The Resources of the Revolution
At the present time the revolutionary forces are very small indeed. The working-class is divided into black and white. The level of political education and class-consciousness is very low. The Trade Unions, which embrace only the more skilled workers in the towns (and actually, for the most part, only the white workers) are naturally weak. Their leadership and apparatus are in the hands of a reactionary, white-chauvinist bureaucracy. Their policy is that of the white labour aristocracy, which accepts the crumbs from the Capitalist and Imperialist exploitation and thus indirectly shares in the brutal oppression and exploitation of the unskilled and unorganised workers. The Native agricultural workers and the Native peasantry, enslaved, downtrodden, backward, are only potentially a great revolutionary reservoir, which so far has not been permeated, has to a great extent not even been touched, by revolutionary propaganda, revolutionary ideas, revolutionary outlook. The more educated Natives are easy victims to the religious influence of the missionaries or the petty-bourgeois National Congress. A very hard and difficult task confronts the revolutionary party. Hard, sleady, systematic spade work is necessary. A gigantic task of educating white and black, of spreading propaganda near and far, of organising the unorganised in town and country, of giving a revolutionary lead to the Trade Unions, of guiding and winning the confidence of the workers and peasants. Whoever is not afraid of this tremendous task must come to the new revolutionary party — this is the only way out.

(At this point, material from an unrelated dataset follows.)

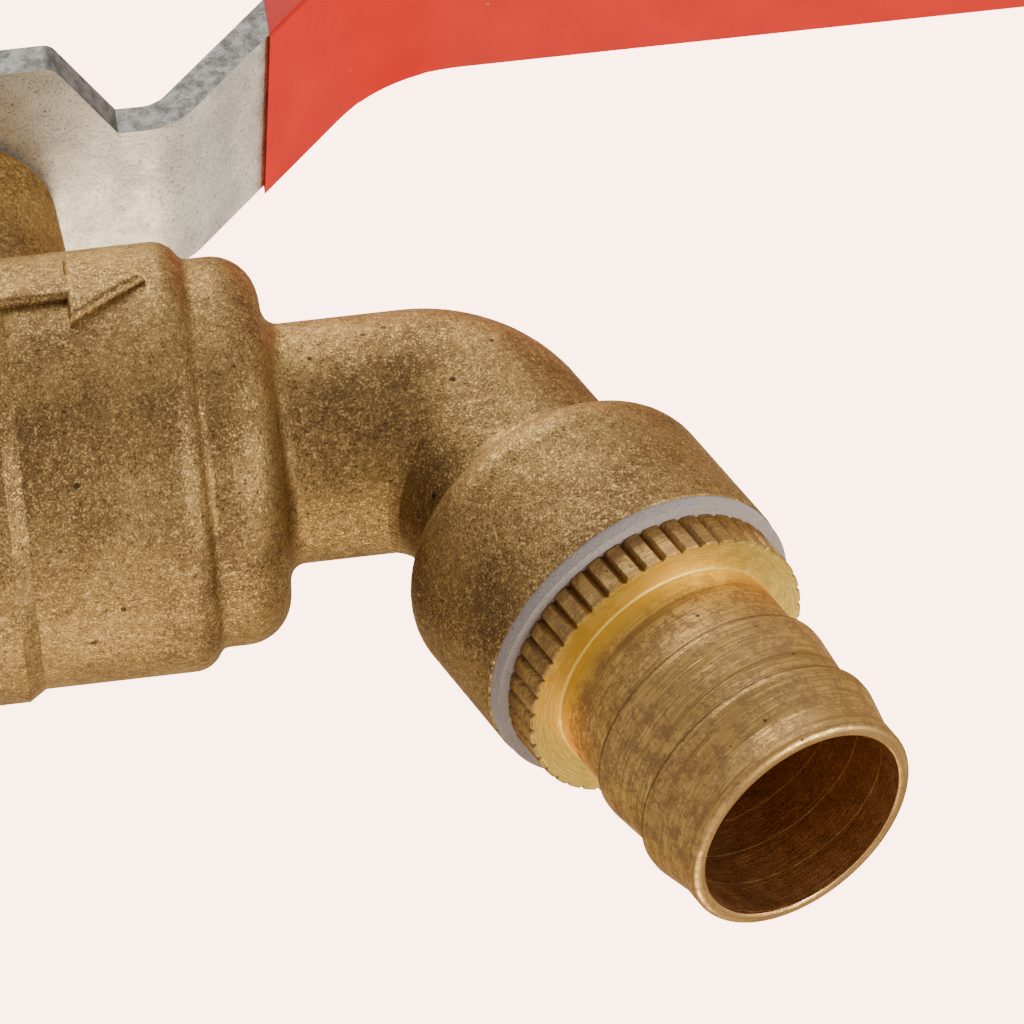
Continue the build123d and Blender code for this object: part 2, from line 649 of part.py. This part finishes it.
# Hose tail: threaded shank, knurled flange and two barbs.
flange_back_s = COLLAR_END_S + GASKET_T
with BuildPart() as hose_tail:
    with BuildSketch(outlet_side):
        with BuildLine():
            Polyline(
                (TAIL_END_S, TAIL_BORE_R + BORE_CHAMFER),
                (TAIL_END_S - BORE_CHAMFER, TAIL_BORE_R),
                (SHANK_END_S, TAIL_BORE_R),
                (SHANK_END_S, SHANK_R - SHANK_CHAMFER),
                (SHANK_END_S + SHANK_CHAMFER, SHANK_R),
                (flange_back_s, SHANK_R),
                (flange_back_s, FLANGE_R - FLANGE_CHAMFER),
                (flange_back_s + FLANGE_CHAMFER, FLANGE_R),
                (FLANGE_END_S - FLANGE_CHAMFER, FLANGE_R),
                (FLANGE_END_S, FLANGE_R - FLANGE_CHAMFER),
                (FLANGE_END_S, BARB_ROOT_R + ROOT_CHAMFER),
                (FLANGE_END_S + ROOT_CHAMFER, BARB_ROOT_R),
                (BARB1_S, BARB_ROOT_R),
                (BARB1_S, BARB1_R),
                (BARB1_S + BARB_LAND, BARB1_R),
                (BARB2_S, BARB_ROOT_R),
                (BARB2_S, BARB2_R),
                (BARB2_S + BARB_LAND, BARB2_R),
                (LAND_S, LAND_R),
                (TAIL_END_S - RIM_ROUND, LAND_R),
            )
            TangentArc(
                (TAIL_END_S - RIM_ROUND, LAND_R), (TAIL_END_S, LAND_R - RIM_ROUND), tangent=(1, 0)
            )
            Line((TAIL_END_S, LAND_R - RIM_ROUND), (TAIL_END_S, TAIL_BORE_R + BORE_CHAMFER))
        make_face()
    revolve(axis=outlet_axis)
    with BuildSketch(outlet_plane(flange_back_s)):
        with PolarLocations(FLANGE_R, KNURLS):
            Polygon(
                (-KNURL_DEPTH, 0),
                (KNURL_BEYOND, -KNURL_DEPTH),
                (KNURL_BEYOND, KNURL_DEPTH),
                align=None,
            )
    extrude(amount=FLANGE_END_S - flange_back_s, mode=Mode.SUBTRACT)

parts = {
    "body": body,
    "inlet_adapter": inlet_adapter,
    "body_seal": body_seal,
    "ball": ball,
    "seat_outlet": seat_outlet,
    "seat_inlet": seat_inlet,
    "stem": stem,
    "stem_oring": stem_oring,
    "thrust_washer": thrust_washer,
    "gland_packing": gland_packing,
    "gland_nut": gland_nut,
    "lever_plate": lever_plate,
    "lever_sleeve": lever_sleeve,
    "handle_washer": handle_washer,
    "handle_nut": handle_nut,
    "nut_insert": nut_insert,
    "tail_gasket": tail_gasket,
    "hose_tail": hose_tail,
}
for name, piece in parts.items():
    piece.part.label = name
    export_step(piece.part, f"parts/{name}.step")
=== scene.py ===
import math

import bpy
from mathutils import Matrix, Vector


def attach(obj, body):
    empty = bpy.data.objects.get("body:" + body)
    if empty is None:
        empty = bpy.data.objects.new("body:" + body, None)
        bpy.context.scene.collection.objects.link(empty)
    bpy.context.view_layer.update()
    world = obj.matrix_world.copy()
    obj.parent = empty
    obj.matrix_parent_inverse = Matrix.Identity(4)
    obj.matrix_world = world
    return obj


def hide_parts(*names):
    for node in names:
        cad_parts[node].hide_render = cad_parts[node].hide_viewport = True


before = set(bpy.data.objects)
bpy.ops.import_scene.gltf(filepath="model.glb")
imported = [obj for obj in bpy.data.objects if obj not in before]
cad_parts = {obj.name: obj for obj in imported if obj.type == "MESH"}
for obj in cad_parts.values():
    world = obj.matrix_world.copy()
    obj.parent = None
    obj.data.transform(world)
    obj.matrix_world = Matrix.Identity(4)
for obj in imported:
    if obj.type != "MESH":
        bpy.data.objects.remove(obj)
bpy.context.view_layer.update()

MM = 0.001

# Camera: from below and in front, rolled a little.
CAMERA_AZIMUTH = -4.651
CAMERA_ELEVATION = -43.072
CAMERA_ROLL = -9.710
CAMERA_DISTANCE = 632.6 * MM
CAMERA_AIM = Vector((76.48, 5.07, -5.71)) * MM
CAMERA_LENS, SENSOR_WIDTH = 271.3, 36.0
CAMERA_CLIP = (0.01, 50.0)

# The outlet: its axis leaves the elbow corner at this angle below the inlet axis.
ELBOW = Vector((73.0, 0.0, 0.0)) * MM
OUTLET_ANGLE = math.radians(65.7)
OUT = Vector((math.cos(OUTLET_ANGLE), 0, -math.sin(OUTLET_ANGLE)))
# Distances s run along the outlet axis from the elbow corner.
FLANGE_FACE_S, BORE_R = 32.0 * MM, 9.0 * MM
FLANGE_EDGE_R = 12.7 * MM
KNURL_INNER_R = 11.5 * MM
BARBS_S = (38.8 * MM, 45.4 * MM)
# Pitch of the bore's helical tool marks, which are painted as bright glints.
TOOL_MARK_GLINT_PITCH = 3.4 * MM
STEM_X = 32.0 * MM

# Inlet adapter, as in the CAD, with a G3/4 thread: 14 turns an inch, 1.162 mm deep.
THREAD_R, THREAD_LENGTH, THREAD_CHAMFER = 13.22 * MM, 15.0 * MM, 1.2 * MM
THREAD_PITCH, THREAD_DEPTH = 1.814 * MM, 1.162 * MM
HEX_FLATS, HEX_LENGTH = 32.0 * MM, 9.0 * MM
HEX_FACE_R, HEX_TURNED_X, HEX_BACK_R, HEX_BACK_X = 15.9 * MM, 2.3 * MM, 17.6 * MM, 1.2 * MM
HEX_BEYOND_R = 20.0 * MM
PLUG_R, PLUG_END_X, SEAL_WIDTH, CAVITY_R = 15.85 * MM, 19.6 * MM, 1.0 * MM, 13.5 * MM
PORT_R, INLET_BORE_R = 7.75 * MM, 9.5 * MM
BORE_STEP_X, BORE_STEP_END_X, MOUTH_CHAMFER = 3.0 * MM, 6.0 * MM, 0.8 * MM
FLANK_SLOPE = 1.25  # of the thread's flat-topped wave
THREAD_FADE_X, THREAD_FADE = 0.4 * MM, 1.2 * MM
STEPS_PER_TURN, HEX_STEPS, COLUMNS = 14, 18, 144
SHARP_ANGLE = math.radians(35)

# Studio
FLOOR_Z, FLOOR_HALF = -600.0 * MM, 3.0
LIGHT_AIM = Vector((60.0, 0.0, 0.0)) * MM
BACKDROP, BACKDROP_STRENGTH = (1.0, 0.63, 0.52, 1), 9.0
TENT_STRENGTH = 0.9
TENT_STOPS = (
    (0.0, (0.95, 0.88, 0.82, 1)),
    (0.62, (0.98, 0.92, 0.86, 1)),
    (1.0, (0.42, 0.39, 0.36, 1)),
)


# ---------- material building ----------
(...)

Revolutions are not “made”. For a revolution certain objective and subjective conditions are necessary. The discontent of the oppressed i& not enough. Tsarism ruled against the wishes of the whole population, and so does Britain in India. But when the four necessary conditions are present, that is, WHEN the disintegration of the ruling class sets in; WHEN the oppressed will no longer tolerate the old system but demand a change; WHEN the ruling class can no longer rule in the old way; WHEN there is a strong, independent, revolutionary party present to use the revolutionary situation so as to give a lead to the leading class in the revolution, that is, to the workers, and to direct the revolutionary will of the people into the proper channels; THEN we have a revolution.
The greatest misfortune that can befall the working-class of South Africa is if the fourth necessary condition, the Revolutionary Party, is not ready when the revolutionary situation arrives. Our task is to prevent this disaster. The capitalists are striving towards the fusion of their reactionary forces. We must strive for the unity and mobilisation of the revolutionary forces, combining all workers, black and white, into one single trade Union Organisation. We must fight relentlessly any prejudiced, chauvinistic feelings against the oppressed that may exist among the workers. We must fight unceasingly for the removal of all repressive legislation against the Natives and all other workers.
But while we fight for these partial demands, we must always hold fast our sure conviction that all this can be achieved in the revolutionary struggle, and that our main fight lies in the preparation and mobilisation of all possible forces for the future Revolution.